Figure 7—figure supplement 1. Decoding elapsed time from data, shuffled data, and noise.

Figure 7—figure supplement 1.

Decoding results from the whole population, cells with sufficiently large dPCA scores, cells with small dPCA scores (‘unrelated activity’), shuffled data and noise during the reproduction phase. Each panel displays decoded time vs. the real time for each stimulus (color coded); average ± standard deviation (from bootstrapping). Crosses mark final values. Number of neurons is given in the lower-right corner. Rightmost panels display slopes and indifference points of linear regression between final values of real and predicted time for the five data sets. At the indifference point, real and decoded final time match. We calculated it from the slope and intercept of the regression line as intercept1-slope. The indifference point estimates the amount of general over-/underestimation. With a regression effect, the indifference point should be at the center of the stimulus distribution (5.25 s), which we only obtain when decoding from all data or the cells with large principal component analysis (PCA) scores.
Figure 7—figure supplement 2. Decoding time from phasically active neurons.

Figure 7—figure supplement 2.

Decoding results for three different theoretical response types with phasic activation. The uppermost panel in each column shows example neuronal activity and the panel below gives the prediction for decoded time. Different stimulus intervals are color coded. Crosses mark final values. Relative timing neurons peak at the center of an interval. Absolute timing neurons peak at a specific time point. In addition, stimulus interval may be coded in the response amplitude (absolute timing + amplitude change). Although only one example is displayed, for both types of absolute timing neurons the population comprises cells peaking at different time points such that the whole interval is tiled. Relative timing neurons can only encode a single time point, whereas absolute timing neurons allow for precise time encoding.
Figure 7—figure supplement 3. Decoding time during measurement.
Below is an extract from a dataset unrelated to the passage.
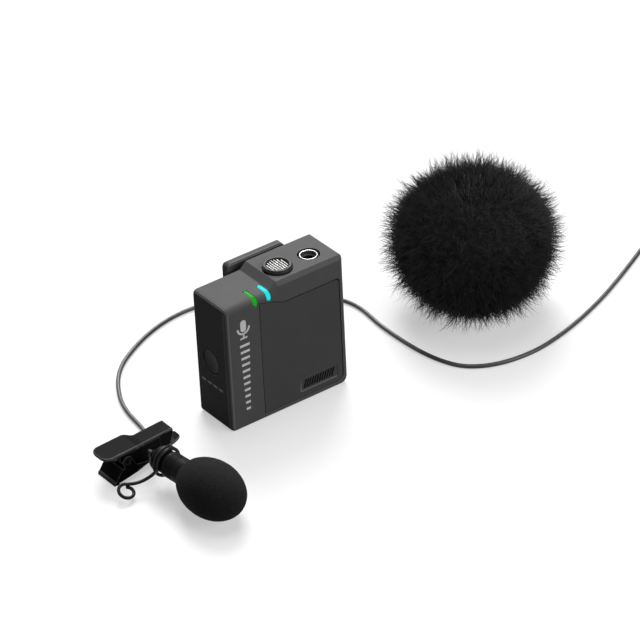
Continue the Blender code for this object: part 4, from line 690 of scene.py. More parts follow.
def coil_route(mean_radius):
    """From the laid part's end through the turns and out to the plug."""
    exit_heading = math.radians(COIL_EXIT_HEADING)
    total = COIL_LOOPS + (COIL_ENTRY_HEADING - exit_heading) / (2 * math.pi) % 1
    turns = total / COIL_LAYERS
    outer = mean_radius + turns * COIL_PITCH / 2
    start_angle = COIL_ENTRY_HEADING + math.pi / 2
    centre = (COIL_ENTRY + flat(COIL_ENTRY_HEADING, FIT_GAP + LEAD_DIAMETER)
              + flat(COIL_ENTRY_HEADING - math.pi / 2, outer))
    points = [COIL_ENTRY + flat(COIL_ENTRY_HEADING, FIT_GAP)]
    steps = math.ceil(total * COIL_STEPS)
    for k in range(steps + 1):
        turn = total * k / steps
        layer = min(COIL_LAYERS - 1, int(turn / turns))
        share = turn / turns - layer
        radius = outer - turns * COIL_PITCH * (1 - share if layer % 2 else share)
        rise = sum(eased((turn - reversal * turns) / 0.5 + 0.5)
                   for reversal in range(1, COIL_LAYERS))
        points.append(centre + flat(start_angle - 2 * math.pi * turn, radius)
                      + Vector((0, 0, COIL_LAYER_RISE * rise)))
    last = points[-1]
    points.append(last + flat(exit_heading, COIL_TAIL_LEVEL / 2))
    sinking = COIL_TAIL - 2 * LEAD_DIAMETER - COIL_TAIL_LEVEL
    for share in (k / 8 for k in range(9)):
        drop = (last.z - PLUG_SHELL_RADIUS) * eased(share)
        points.append(last + flat(exit_heading, COIL_TAIL_LEVEL + sinking * share)
                      - Vector((0, 0, drop)))
    end = last + flat(exit_heading, COIL_TAIL)
    end.z = PLUG_SHELL_RADIUS
    return points + [end]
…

Figure 7—figure supplement 3.

Results are displayed for all data (left), cells in the principal component (PC) 1 + stimulus PC 1 category, and cells in the PC 1-only category. For all data, decoding is imprecise with initial overestimation and underestimation at the end of the interval. For PC 1 + stimulus PC 1 cells as well as cells in the PC 1-only category, decoded time starts out more precisely but ends up at a general underestimation for the first response type. However, a regression effect with an overestimation for small stimuli is visible in the second case.